July 6, 2008
Good Fences Make Good Neighbors
Deep down I know that some of my practices in the garden may not actually impact the health of my plants, but are simply garden myths passed down through the ages. I grow marigolds because they are supposed to keep pests away and basil near tomatoes because they are supposed to be good companions. Most gardeners do these things too. We're a superstitious bunch I think.
One of the other "rules" I try to follow is to keep my tomato leaves dry when I water and space the plants far enough apart so that the tomato leaves don't touch each other. Both of these practices are to prevent the spread of diseases and I have seen plenty of sad, spotty tomato leaves after a lot of rain to believe that they're a good idea.

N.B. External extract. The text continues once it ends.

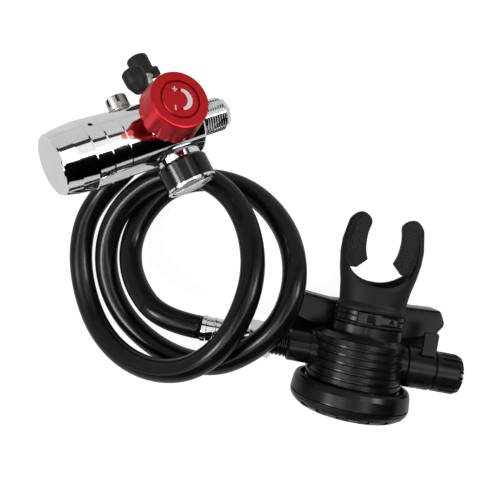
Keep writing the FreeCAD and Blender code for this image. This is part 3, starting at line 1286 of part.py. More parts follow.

Now I'm not perfect. My garden plot is a little bit more than 100 square feet and It's simply not possible to plant 6 tomato plants and have none of them touch, but I do a pretty good job for the most part. I water at the base of the plant. I cage AND stake and prune (at least a little) to keep the branches moderately under control.
Okay, so the plot right behind mine has some new occupants. They are a lovely couple with a toddler. They are absolute beginner gardeners and magically have strong, healthy looking plants with no signs of bad bugs or diseases. I'm pretty impressed -- beginner's luck for sure! They also planted all of their tomatoes right behind mine in a big row. They put in stakes, but don't seem to be tying the plants to the stakes at all and they haven't pruned anything. As you might imagine, their big, leafy, crazy tomato plants are all over mine. This is not good. For a week or so now I've been feeling pretty helpless. I rarely see the couple and I don't know what I would say to them if I did. Community gardening is supposed to be about community building and getting along. Yeah, ok, but it is ALSO about growing some awesome tomatoes right and fighting against the calamaties that could prevent this? What am I supposed to do?
Two days ago, after pruning and tying up my own tomatoes, I walked around the back of my plot, through the tomato thicket, and sort of pushed (gently I swear) all the branches I could, back over to their side. I was amazed at how well this seemed to work (see the photo.) I just went back today though and all their tomatoes are back over, cuddling up to mine. Grrrrr.
I don't wanna be a jerk or unneighborly and, as I've said, I'm not 100% sure that their tomato plants touching mine is absolutely, definitely a bad thing, but I don't like it -- at all. I also don't like the fact that I don't know how they're watering and my guess is they're just spraying that whole row of tomatoes with a hose from above. Which means that they are spraying MY tomatoes too. So all of my careful watering at the base of the plant so as not to get the leaves wet might be for nothing. Geez, I know I sound uptight here, but c'mon!!
I honestly don't know what I will say if I see them. I like them and I want to be nice : "Heeeey, hiiii, so I wanted to give you some advice about your tomatoes over here." I just don't know how to say it without it coming out snarky. So far everything looks ok though, so perhaps there is nothing to worry about.
Anyway, perhaps I will really try peas next year...as a fence.